- Mueller, KE;
- Hobbie, SE;
- Chorover, J;
- Reich, PB;
- Eisenhauer, N;
- Castellano, MJ;
- Chadwick, OA;
- Dobies, T;
- Hale, CM;
- Jagodziński, AM;
- Kałucka, I;
- Kieliszewska-Rokicka, B;
- Modrzyński, J;
- Rożen, A;
- Skorupski, M;
- Sobczyk, Ł;
- Stasińska, M;
- Trocha, LK;
- Weiner, J;
- Wierzbicka, A;
- Oleksyn, J
Tree species interact with soil biota to impact soil organic carbon (C) pools, but it is unclear how this interaction is shaped by various ecological factors. We used multiple regression to describe how ~100 variables were related to soil organic C pools in a common garden experiment with 14 temperate tree species. Potential predictor variables included: (i) the abundance, chemical composition, and decomposition rates of leaf litter and fine roots, (ii) species richness and abundance of bacteria, fungi, and invertebrate animals in soil, and (iii) measures of soil acidity and texture. The amount of organic C in the organic horizon and upper 20 cm of mineral soil (i.e. the combined C pool) was strongly negatively correlated with earthworm abundance and strongly positively correlated with the abundance of aluminum, iron, and protons in mineral soils.

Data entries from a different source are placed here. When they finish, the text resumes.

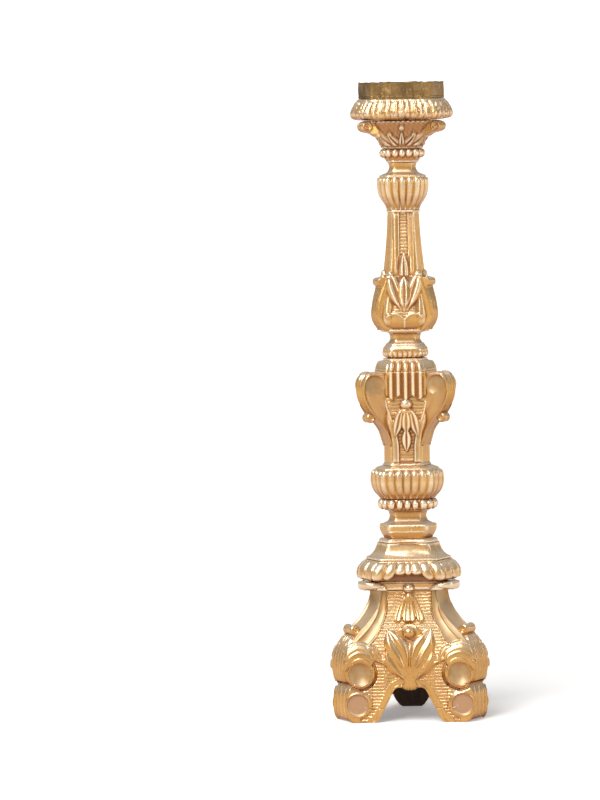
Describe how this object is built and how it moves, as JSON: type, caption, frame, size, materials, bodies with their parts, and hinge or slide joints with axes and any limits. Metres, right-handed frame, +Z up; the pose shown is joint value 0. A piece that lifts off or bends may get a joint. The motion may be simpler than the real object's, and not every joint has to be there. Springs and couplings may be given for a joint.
{
  "type": "torchere candle stand",
  "caption": "Triangular carved giltwood candle stand on scrolled feet, with a baluster stem and a fringed drip pan whose brass-banded tray carries a candle.",
  "frame": {"origin": "on the floor, below the middle of the bounding box; the stem's axis stands 21.6 mm in front of it, towards -Y, because two of the three legs are at the front", "axes": "+Z up along the stem; the front board faces -Y, and the legs point to -30, 90 and 210 degrees from +X"},
  "size_m": [0.2186, 0.19, 0.9145],
  "materials": {
    "gilt_wood": "water gilding over orange bole, rubbed on the edges",
    "burnished_gilt": "burnished water gilding",
    "brass": "tarnished sheet brass",
    "bare_wood": "bare poplar"
  },
  "bodies": {
    "root": {"band_nail_1_front": "brass", "band_nail_1_left": "brass", "band_nail_1_right": "brass", "band_nail_2_front": "brass", "band_nail_2_left": "brass", "band_nail_2_right": "brass", "base_core": "bare_wood", "bead_ring": "gilt_wood", "berry_front": "burnished_gilt", "berry_left": "burnished_gilt", "berry_right": "burnished_gilt", "board_front": "gilt_wood", "board_left": "gilt_wood", "board_right": "gilt_wood", "capital": "gilt_wood", "capital_volute_back": "gilt_wood", "capital_volute_front_left": "gilt_wood", "capital_volute_front_right": "gilt_wood", "cornice": "gilt_wood", "cornice_ledge": "gilt_wood", "dowel_1": "bare_wood", "dowel_2": "bare_wood", "dowel_3": "bare_wood", "dowel_4": "bare_wood", "dowel_5": "bare_wood", "dowel_6": "bare_wood", "drip_pan": "gilt_wood", "ear_back": "gilt_wood", "ear_curl_back": "burnished_gilt", "ear_curl_front_left": "burnished_gilt", "ear_curl_front_right": "burnished_gilt", "ear_front_left": "gilt_wood", "ear_front_right": "gilt_wood", "knop": "gilt_wood", "lappet_collar": "gilt_wood", "leg_back": "gilt_wood", "leg_curl_back": "burnished_gilt", "leg_curl_front_left": "burnished_gilt", "leg_curl_front_right": "burnished_gilt", "leg_front_left": "gilt_wood", "leg_front_right": "gilt_wood", "lower_cup": "gilt_wood", "lower_shaft": "gilt_wood", "ogee_cap": "gilt_wood", "plinth_block": "gilt_wood", "top_collar": "gilt_wood", "tray_band": "brass", "tray_plate": "brass", "upper_cup": "gilt_wood", "upper_shaft": "gilt_wood", "vase": "gilt_wood", "vase_scroll_back": "burnished_gilt", "vase_scroll_front_left": "burnished_gilt", "vase_scroll_front_right": "burnished_gilt"}
  },
  "joints": []
}
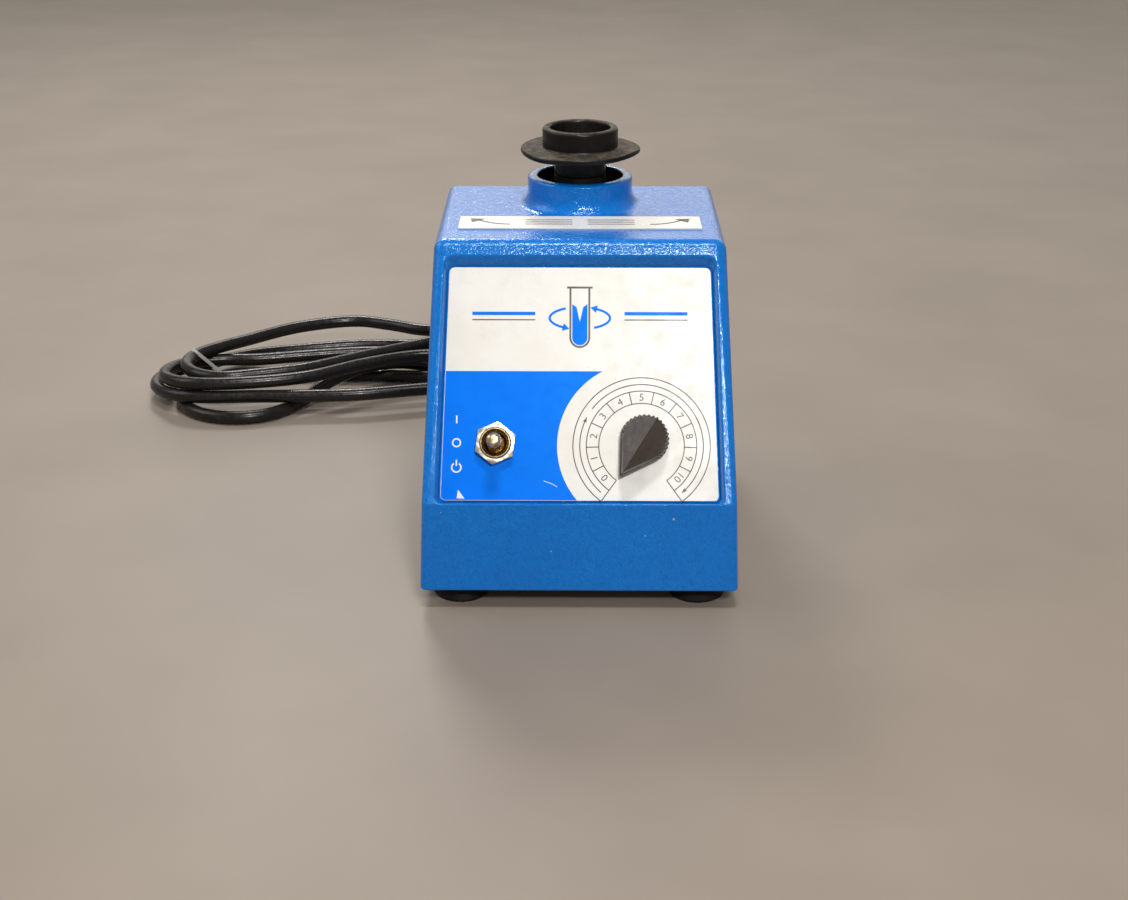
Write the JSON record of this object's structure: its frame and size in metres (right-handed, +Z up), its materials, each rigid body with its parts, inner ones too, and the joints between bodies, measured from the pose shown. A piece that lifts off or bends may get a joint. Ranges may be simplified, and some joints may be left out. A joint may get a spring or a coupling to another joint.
{
  "type": "bench vortex mixer",
  "caption": "Bench vortex mixer with a cast sloped housing, speed knob, toggle switch, orbiting rubber cup on a raised collar, rubber feet and a mains cord in a hank.",
  "frame": {"origin": "on the bench, under the middle of the housing's footprint", "axes": "+Z up, front panel towards -Y, +X to the right when facing the panel"},
  "size_m": [0.283, 0.3089, 0.165],
  "materials": {
    "housing_paint": "satin",
    "front_label": "satin",
    "top_label": "satin",
    "black_rubber": "matte",
    "knob_plastic": "satin",
    "nickel": "satin",
    "brass": "satin",
    "steel": "satin",
    "laminations": "satin",
    "copper": "satin",
    "aluminium": "satin",
    "board": "satin",
    "switch_plastic": "satin",
    "cord_rubber": "satin",
    "cord_bundle": "satin"
  },
  "bodies": {
    "base": {"housing_shell": "housing_paint", "collar": "housing_paint", "base_plate": "steel", "foot_front_left": "black_rubber", "foot_front_right": "black_rubber", "foot_rear_left": "black_rubber", "foot_rear_right": "black_rubber", "foot_screw_front_left": "nickel", "foot_screw_front_right": "nickel", "foot_screw_rear_left": "nickel", "foot_screw_rear_right": "nickel", "front_label": "front_label", "top_label": "top_label", "dust_ring": "black_rubber", "motor_stator": "laminations", "motor_coil": "copper", "motor_lower_bracket": "aluminium", "motor_upper_bracket": "aluminium", "motor_bolt_1": "steel", "motor_bolt_2": "steel", "motor_bolt_3": "steel", "motor_bolt_4": "steel", "lower_bearing": "steel", "upper_bearing": "steel", "touch_switch": "switch_plastic", "switch_bracket": "steel", "potentiometer": "steel", "control_nut": "nickel", "toggle_body": "switch_plastic", "toggle_bushing": "brass", "toggle_nut": "nickel", "control_board": "board", "board_rail_left": "aluminium", "board_rail_right": "aluminium", "heat_sink": "aluminium", "capacitor": "top_label", "strain_relief": "cord_rubber", "cord_tube": "cord_rubber", "cord_hank": "cord_bundle", "plug_body": "cord_rubber", "plug_blade_left": "brass", "plug_blade_right": "brass", "plug_earth_pin": "brass"},
    "press": {"push_pin": "steel"},
    "rotor": {"motor_shaft": "nickel", "rotor_core": "laminations", "cooling_fan": "switch_plastic", "eccentric_hub": "steel"},
    "head": {"head_bearing": "steel", "head_carrier": "aluminium", "neck_sleeve": "black_rubber", "rubber_cup": "black_rubber"},
    "knob": {"speed_knob": "knob_plastic", "control_shaft": "aluminium"},
    "toggle": {"toggle_lever": "nickel"},
    "touch": {"touch_lever": "nickel"}
  },
  "joints": [
    {"name": "cup_press", "type": "slide", "parent": "base", "child": "press", "axis": [0, 0, -1], "range_m": [0, 0.0015], "stiffness_N_per_m": 4000, "springref_m": -0.003},
    {"name": "motor_spin", "type": "hinge", "parent": "press", "child": "rotor", "pos_m": [0, 0.024, 0.09], "axis": [0, 0, 1], "continuous": true},
    {"name": "head_bearing_turn", "type": "hinge", "parent": "rotor", "child": "head", "pos_m": [0, 0.021, 0.12], "axis": [0, 0, 1], "continuous": true},
    {"name": "speed_knob_turn", "type": "hinge", "parent": "base", "child": "knob", "pos_m": [0.0245, -0.06916, 0.06567], "axis": [0, 0.887, -0.4617], "range_deg": [0, 288]},
    {"name": "toggle_tilt", "type": "hinge", "parent": "base", "child": "toggle", "pos_m": [-0.0318, -0.06457, 0.06149], "axis": [1, 0, 0], "range_deg": [-13, 13]},
    {"name": "touch_lever_tilt", "type": "hinge", "parent": "base", "child": "touch", "pos_m": [-0.014, 0.024, 0.0225], "axis": [0, 1, 0], "range_deg": [0, 6.2]}
  ],
  "couplings": [
    {"joint": "head_bearing_turn", "follows": "motor_spin", "ratio": -1},
    {"joint": "touch_lever_tilt", "follows": "cup_press", "rad_per_m": 71.4}
  ]
}
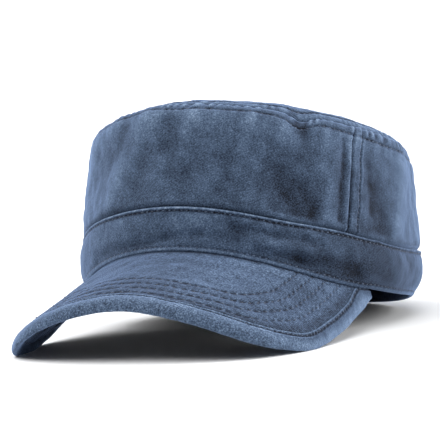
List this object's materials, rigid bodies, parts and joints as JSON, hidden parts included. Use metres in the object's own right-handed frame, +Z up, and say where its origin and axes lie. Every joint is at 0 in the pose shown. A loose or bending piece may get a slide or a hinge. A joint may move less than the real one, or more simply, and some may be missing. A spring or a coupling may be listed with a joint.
{
  "type": "army cap",
  "caption": "Soft flat-topped cloth army cap with a stitched band and a curved visor edged in bias binding, resting on a flat surface.",
  "frame": {"origin": "centre of the bounding box's underside, on the surface that the cap rests on", "axes": "+Z up from the surface; the visor points along -Y; +X is the wearer's left; the cap is tipped back about X, as it rests"},
  "size_m": [0.173, 0.2628, 0.1192],
  "materials": {
    "washed_twill": "pigment-dyed cotton twill, stone washed, matt and unevenly faded",
    "visor_twill": "the same washed cotton twill laid over a stiff sheet and quilted down",
    "binding_twill": "the same washed cotton twill cut on the bias, faded lighter along its edge"
  },
  "bodies": {
    "root": {"band": "washed_twill", "front_panel": "washed_twill", "back_panel_left": "washed_twill", "back_panel_right": "washed_twill", "top_panel": "washed_twill", "visor": "visor_twill", "visor_binding": "binding_twill"}
  },
  "joints": []
}
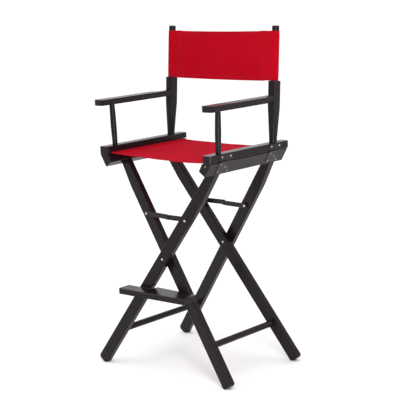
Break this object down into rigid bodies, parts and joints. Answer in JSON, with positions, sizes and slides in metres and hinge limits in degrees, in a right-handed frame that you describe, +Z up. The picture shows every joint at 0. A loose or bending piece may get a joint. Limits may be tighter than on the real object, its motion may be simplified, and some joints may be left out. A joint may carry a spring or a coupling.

After accounting for these factors, we identified additional correlations with soil biota and with litter traits. Rates of leaf litter decomposition, measured as litter mass loss, were negatively correlated with size of the combined soil organic C pool. Somewhat paradoxically, the combined soil organic C pool was also negatively related to the ratio of recalcitrant compounds to nitrogen in leaf litter. These apparent effects of litter traits probably arose because two independent components of litter “quality” were controlling different aspects of decomposition. Leaf litter mass loss rates were positively related with leaf litter calcium concentrations, reflecting greater utilization and depolymerization of calcium-rich leaf litter by earthworms and other soil biota, which presumably led to greater proportional losses of litter C as CO2 or dissolved organic C. The fraction of depolymerized and metabolized litter that is ultimately lost as CO2 is an inverse function of microbial C use efficiency, which increases with litter nutrient concentrations but decreases with concentrations of recalcitrant compounds (e.g. lignin); thus, high ratios of recalcitrant compounds to nitrogen in leaf litter likely caused a greater fraction of depolymerized litter to be lost as CO2. Existing conceptual models of soil C stabilization need to reconcile the effects of litter quality on these two potentially counteracting factors: rates of litter depolymerization and microbial C use efficiency.